In 1985 a US Air Force F-15 fighter aircraft launched an ASAT from an altitude of 38,100’, destroying the Solwind P78-1 solar observatory. Nearly 300 pieces of orbital debris were created by the impact, with the last piece deorbiting in 2004. Solwind remains the only satellite to have been destroyed by an air-launched ASAT; it was also the last ASAT test carried out by the US until 2008.

Research and spending on ASATs decreased in the 1990s, but when the US changed its own policy on the weaponisation of space in the early 2000s, China joined the race and developed its own ASAT missiles. They conducted their first tests in 2005 and 2006, but in 2007 they destroyed a weather satellite and created the largest cloud of space debris in history. Many of the original 150,000 pieces of debris remain in orbit today.
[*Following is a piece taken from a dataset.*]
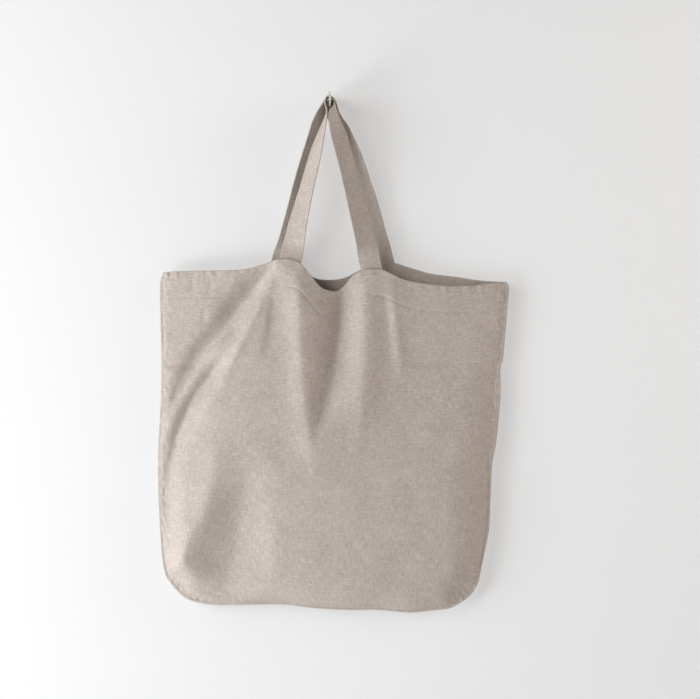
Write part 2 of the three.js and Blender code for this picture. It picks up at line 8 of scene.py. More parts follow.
import bpy
import numpy as np
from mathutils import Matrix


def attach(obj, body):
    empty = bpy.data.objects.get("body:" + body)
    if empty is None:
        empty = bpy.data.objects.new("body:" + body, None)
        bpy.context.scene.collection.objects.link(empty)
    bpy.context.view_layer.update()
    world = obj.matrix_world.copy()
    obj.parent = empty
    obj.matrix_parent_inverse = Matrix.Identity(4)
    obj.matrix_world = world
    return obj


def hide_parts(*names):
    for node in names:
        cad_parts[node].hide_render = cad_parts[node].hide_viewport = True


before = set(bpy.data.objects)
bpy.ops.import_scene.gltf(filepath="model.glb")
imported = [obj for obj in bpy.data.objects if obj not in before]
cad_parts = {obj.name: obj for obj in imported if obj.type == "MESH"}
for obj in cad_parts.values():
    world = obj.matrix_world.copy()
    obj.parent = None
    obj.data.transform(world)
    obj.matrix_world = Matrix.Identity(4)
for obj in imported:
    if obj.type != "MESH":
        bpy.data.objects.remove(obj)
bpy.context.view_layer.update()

# Driving sizes, the same as those of the solids
CLOTH = 2.0             # thickness of a panel's solid
HEM_WIDTH = 38.0        # turned in along each rim, on the inside
HEM_STEP = 6.0
HEM_TAPER = 0.04        # share of the width over which the hem thins into each seam
HANDLE_WIDTH = 30.0
PLY_GAP = 0.5           # clear space between the solids' two plies
HOOK_SLOPE = 0.12       # rise of the hook's top edge toward its mounting face
EDGE_SAMPLES = 64
FOLD_SAMPLES = 24
SEAM_BLEND = 3          # how sharply a place takes after the seam it is nearest to

# Real thicknesses of what is shown
LINEN = 1.2
HEM_EXTRA = 1.4         # two more layers of linen at the hem
WEBBING = 2.1
SEAM_TURN = 13.0        # distance over which the two plies part from each other at a seam
EDGE_ROUND = 1.3        # radius of a folded or turned edge
EDGE_LEAST = 0.12       # share of the thickness left at a rounded edge
SEWN_CLEARANCE = 0.02   # from each thin sheet to the middle of their seam
LAPPED_CLEARANCE = 0.05   # between a handle's sewn end and the hem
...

The following year the US used an ASAT against one of its satellites for the second time when the Navy destroyed a failed reconnaissance satellite in Operation Burnt Frost. Only weeks before, Russia had drafted a new treaty to ban space weapons which was backed by China at a UN-sponsored forum. The US had rejected the proposal on the grounds that there was no way to ensure compliance with the treaty, and in doing so left the space arms race to continue on unabated.

In 2019, India became the third nation to launch its own ASAT and destroy a satellite, but it was Russia’s destruction of an inactive satellite in low-Earth orbit in 2021 that caused perhaps the biggest outcry. The debris cloud threatened the orbiting International Space Station and its crew of seven (including 2 Russian cosmonauts), and it had to carry out evasive manoeuvres just a few months ago to avoid debris.

According to a fact sheet published by The White House in April, this event provided at least some of the impetus needed for the US government to announce that it was committing to ban further direct-ascent ASAT missile testing. While that does not include other types of ASATs (such as co-orbital ASATs), it is a step in the right direction.

Thankfully, the Australian government agrees. Let’s now hope that it is not too little, too late, to curb the militarisation of space.